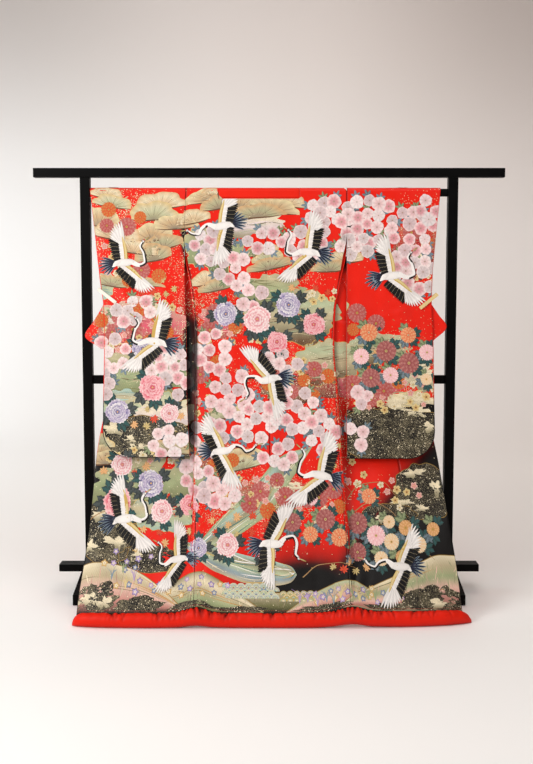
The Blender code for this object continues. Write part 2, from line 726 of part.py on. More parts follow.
def collar():
    """One band: round the back of the neck over the rail, then down both free front edges."""
    rows = []
    keeps = []
    band = sum(BAND_COUNTS)

    def neck_row(make):
        row = []
        for side in ("left", "right"):
            sign = SIGN[side]
            centre = sign * read(CENTRE_BACK, "x", COLLAR_NECK_DROP)
            outer = NECK_EDGE[side] - COLLAR_GAP / 2
            inner = read(BODY[side], "edge", LAPEL_TOP)
            xs = [outer + (inner - outer) * k / band for k in range(band + 1)]
            xs += [inner + (centre - inner) * k / NECK_COLUMNS for k in range(1, NECK_COLUMNS + 1)]
            points = [make(sign * x) for x in xs]
            row += points if side == "left" else points[::-1][1:]
        return row

    def near(height):
        return lambda x: place(x, near_y(height), height)

    def far(height):
        return lambda x: place(x, near_y(height) + layer_gap(height), height)

    full = [True] * (2 * (band + NECK_COLUMNS))
    split = [True] * band + [False] * (2 * NECK_COLUMNS) + [True] * band
    lower_edge = COLLAR_NECK_DROP + COLLAR_GAP
    makers = [near(lower_edge), near(DRAPE_CENTRE)]
    makers += [lambda x, a=angle: over_rail(x, a) for angle in RAIL_ANGLES]
    makers += [far(DRAPE_CENTRE), far(COLLAR_ARCH)]
    for make in makers:
        rows.append(neck_row(make))
        keeps.append(full)
    keeps[-1] = split
    for height in BAND_HEIGHTS:
        row = []
        for side in ("left", "right"):
            sign = SIGN[side]
            line, _, start, total = front_limits(side, height)
            places = stations(start + COLLAR_GAP / 2, total, two_turns(line)[1:], BAND_COUNTS)
            points = [line.point(s) for s in places]
            points = [place(sign * x, y, height) for x, y in points]
            points += [points[-1]] * NECK_COLUMNS
            row += points if side == "left" else points[::-1][1:]
        rows.append(row)
        keeps.append(split)
    return sheet("collar", rows, keeps, "lining")


def sleeve_gap(height, across):
    """Distance between a sleeve's two layers: closed along the outer seam and at the bottom."""
    open_gap = layer_gap(height)
    outer = smoothstep((across - CLOSING_START) / (1.0 - CLOSING_START))
    outer *= 1.0 - smoothstep((height - CUFF_END) / CUFF_EASE)
    return open_gap + (CLOSED_LAYERS - open_gap) * outer


def sleeve_floor(side, across):
    """Height of the sleeve's lower edge, with its rounded outer corner."""
    rows = SLEEVE[side]
    bottom = SLEEVE_BOTTOM[side]
    width = read(rows, "outer", bottom) - read(rows, "inner", bottom)
    inside = max(SLEEVE_CORNER - (1.0 - across) * width, 0.0)
    return bottom + SLEEVE_CORNER - math.sqrt(SLEEVE_CORNER**2 - inside**2)


def sleeve(side):
    """A bag over the rail: open at the cuff and along the inner edge, sewn at the bottom and outer edge."""
    sign = SIGN[side]
    rows = SLEEVE[side]
    bm = bmesh.new()
    rings = []
    for across in SLEEVE_ACROSS:
        floor = min(sleeve_floor(side, across), SLEEVE_BOTTOM[side] + 0.98 * SLEEVE_CORNER)
        near_side = []
        far_side = []
        hanging = [floor + (ARM_SLIT - floor) * up for up in SLEEVE_UP]
        for height in hanging + list(SHOULDER_HEIGHTS[1:]):
            inner = read(rows, "inner", height)
            outer = read(rows, "outer", height)
            x = sign * (inner + (outer - inner) * across)
            gap = sleeve_gap(height, across)
            closing = 1.0 - smoothstep((height - floor) / CLOSING_HEIGHT)
            gap += (CLOSED_LAYERS - gap) * closing
            near_side.append((x, STAND_Y + near_y(height), height))
            far_side.append((x, STAND_Y + near_y(height) + gap, height))
        top = near_side[-1][0]
        arc = [over_rail(top, angle) for angle in RAIL_ANGLES]
        rings.append([bm.verts.new(p) for p in near_side + arc + far_side[::-1]])
    count = len(rings[0])
    for a, b in zip(rings, rings[1:]):
        for k in range(count):
            bm.faces.new((a[k], a[(k + 1) % count], b[(k + 1) % count], b[k]))
    last = rings[-1]
    for k in range(SLEEVE_UP.index(CUFF_CORNER)):
        bm.faces.new((last[k], last[k + 1], last[count - 2 - k], last[count - 1 - k]))
    return wall("sleeve_" + side, bm, "silk")


def tuck(side):
    """The corner of spare sleeve cloth that the peg leaves standing out beside the sleeve."""
    sign = SIGN[side]
    columns = 4
    grid = []
    for height, hidden, outer in zip(*(TUCK[side][name] for name in TUCK_COLUMNS)):
        inner_edge = read(SLEEVE[side], "inner", height)
        outer_edge = read(SLEEVE[side], "outer", height)
        row = []
        for k in range(columns + 1):
            x = hidden + (outer - hidden) * k / columns
            across = min((x - inner_edge) / (outer_edge - inner_edge), 1.0)
            depth = near_y(height) + sleeve_gap(height, across) + WALL + TUCK_GAP
            row.append((sign * x, STAND_Y + depth, height))
        grid.append(row)
    keep = [[True] * columns for _ in range(len(grid) - 1)]
    return sheet("sleeve_tuck_" + side, grid, keep)


def hem_roll():
    """The padded roll at the hem: it lies flat on the floor and is nipped up at the side seams."""
    bm = bmesh.new()
    count = ROLL_SECTIONS
    first, last = ROLL["x"][0], ROLL["x"][-1]
    rings = []
    for i in range(count):
        t = i / (count - 1)
        x = first + (last - first) * (t - ROLL_CROWDING * math.sin(2 * math.pi * t) / (2 * math.pi))
        y = read(ROLL, "y", x, "x")
        lift = read(ROLL, "lift", x, "x")
        radius = read(ROLL, "radius", x, "x")
        ring = []
        for k in range(ROLL_SIDES):
            angle = 2 * math.pi * (k + 0.5) / ROLL_SIDES
            height = radius * ROLL_FLAT * (1 - math.cos(angle) / math.cos(math.pi / ROLL_SIDES))
            ring.append(bm.verts.new((x, STAND_Y + y + radius * math.sin(angle), lift + max(height, 0.0))))
        rings.append(ring)
    for a, b in zip(rings, rings[1:]):
        for k in range(ROLL_SIDES):
            n = (k + 1) % ROLL_SIDES
            bm.faces.new((a[k], a[n], b[n], b[k]))
    bm.faces.new(rings[0])
    bm.faces.new(rings[-1][::-1])
    bmesh.ops.recalc_face_normals(bm, faces=bm.faces)
    item = new_object("hem_roll", bm, "lining")
    item.data.shade_smooth()
    return item


def peg(side):
    """A wooden clothes peg: two legs that grip both layers of the sleeve, joined at the spring."""
    sign = SIGN[side]
    tip = PEG_TIP[side]
    top = PEG_TOP[side]
    length = math.dist(tip, top)
    way = ((top[0] - tip[0]) / length, (top[1] - tip[1]) / length)
    mouth = LAYER_STEP / 2 + WALL / 2 + PEG["play"]
    outer = mouth + PEG["leg"]
    end = PEG["length"]
    handle = outer - PEG_HANDLE["thickness"]
    outline = [
        (0.0, mouth), (PEG["grip"], mouth), (PEG["grip"], -mouth), (0.0, -mouth),
        (0.0, -mouth - PEG_NOSE["lip"]), (PEG_NOSE["length"], -outer), (end, -outer), (end, -handle),
        (PEG["heel"], -PEG_HANDLE["notch"]), (PEG["heel"], PEG_HANDLE["notch"]),
        (end, handle), (end, outer), (PEG_NOSE["length"], outer), (0.0, mouth + PEG_NOSE["lip"]),
    ]
    bm = bmesh.new()
    sides = []
    for half in (-PEG["width"] / 2, PEG["width"] / 2):
        ring = []
        for along, depth in outline:
            x = tip[0] + way[0] * along - way[1] * half
            z = tip[1] + way[1] * along + way[0] * half
            y = near_y(z) + LAYER_STEP / 2 + depth
            ring.append(bm.verts.new((sign * x, STAND_Y + y, z)))
        sides.append(ring)
    bm.faces.new(sides[0])
    bm.faces.new(sides[1][::-1])
    for k in range(len(outline)):
        n = (k + 1) % len(outline)
        bm.faces.new((sides[0][k], sides[1][k], sides[1][n], sides[0][n]))
    bmesh.ops.recalc_face_normals(bm, faces=bm.faces)
    return new_object("peg_" + side, bm, "peg_wood")


def main():
    clear_scene()
    top_rail()
    hang_rail()
    mid_rail()
    lower_rail()
    collar()
    hem_roll()
    for side in ("left", "right"):
        post(side)
        foot(side)
        body_half(side)
        okumi(side)
        sleeve(side)
        tuck(side)
        peg(side)


main()
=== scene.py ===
import math

import bmesh
import bpy
import numpy as np
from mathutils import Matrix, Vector


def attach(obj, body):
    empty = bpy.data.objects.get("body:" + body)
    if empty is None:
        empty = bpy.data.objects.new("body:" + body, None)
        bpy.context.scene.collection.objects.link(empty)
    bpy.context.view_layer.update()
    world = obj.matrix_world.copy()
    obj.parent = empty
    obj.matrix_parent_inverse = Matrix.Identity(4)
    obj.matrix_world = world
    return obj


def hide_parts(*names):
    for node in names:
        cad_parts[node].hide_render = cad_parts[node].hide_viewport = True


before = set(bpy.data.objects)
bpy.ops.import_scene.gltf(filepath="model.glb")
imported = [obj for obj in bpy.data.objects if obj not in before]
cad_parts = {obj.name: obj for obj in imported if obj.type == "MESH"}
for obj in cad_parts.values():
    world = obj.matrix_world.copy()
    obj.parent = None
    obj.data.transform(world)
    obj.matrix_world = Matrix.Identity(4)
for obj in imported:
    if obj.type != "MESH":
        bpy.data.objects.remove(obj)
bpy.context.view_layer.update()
scene = bpy.context.scene
print("frame loaded:", len(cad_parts), "nodes")

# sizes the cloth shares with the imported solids, in metres

standPlane = 0.1393  # the rails' middle plane
rail = {"depth": 0.022, "top": 1.567}
drape = {"wall": 0.003, "clearance": 0.001, "sweep": 0.492, "seam": 0.00005, "open": 0.0004, "collar": 0.0006}
hem = {"height": 0.05, "runTop": 0.45, "riseTop": 0.28, "step": 0.0006}
layers = {"apart": 0.01, "opens": 1.41, "ease": 0.11, "closed": 0.0038}
bothSides = ("left", "right")
sign = {"left": -1.0, "right": 1.0}

drapeRadius = rail["depth"] / 2 + drape["clearance"] + drape["wall"] / 2
drapeCentre = rail["top"] - rail["depth"] / 2
farStart = drapeCentre + math.pi * drapeRadius  # unrolled height where the cloth leaves the rail again

def columns(table):  # written in millimetres, used in metres
    return {key: np.array(values) / 1000 for key, values in table.items()}


def metres(rows, count=4):  # the same for rows whose first values are measures
    return [(*(value / 1000 for value in row[:count]), *row[count:]) for row in rows]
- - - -
* [What to work on] Print only the run of lines that begins with the line containing "hang_rail()" and ends with the line containing "obj.matrix_world = world", both included, exactly as they read.

* [Written solution]
    hang_rail()
    mid_rail()
    lower_rail()
    collar()
    hem_roll()
    for side in ("left", "right"):
        post(side)
        foot(side)
        body_half(side)
        okumi(side)
        sleeve(side)
        tuck(side)
        peg(side)


main()
=== scene.py ===
import math

import bmesh
import bpy
import numpy as np
from mathutils import Matrix, Vector


def attach(obj, body):
    empty = bpy.data.objects.get("body:" + body)
    if empty is None:
        empty = bpy.data.objects.new("body:" + body, None)
        bpy.context.scene.collection.objects.link(empty)
    bpy.context.view_layer.update()
    world = obj.matrix_world.copy()
    obj.parent = empty
    obj.matrix_parent_inverse = Matrix.Identity(4)
    obj.matrix_world = world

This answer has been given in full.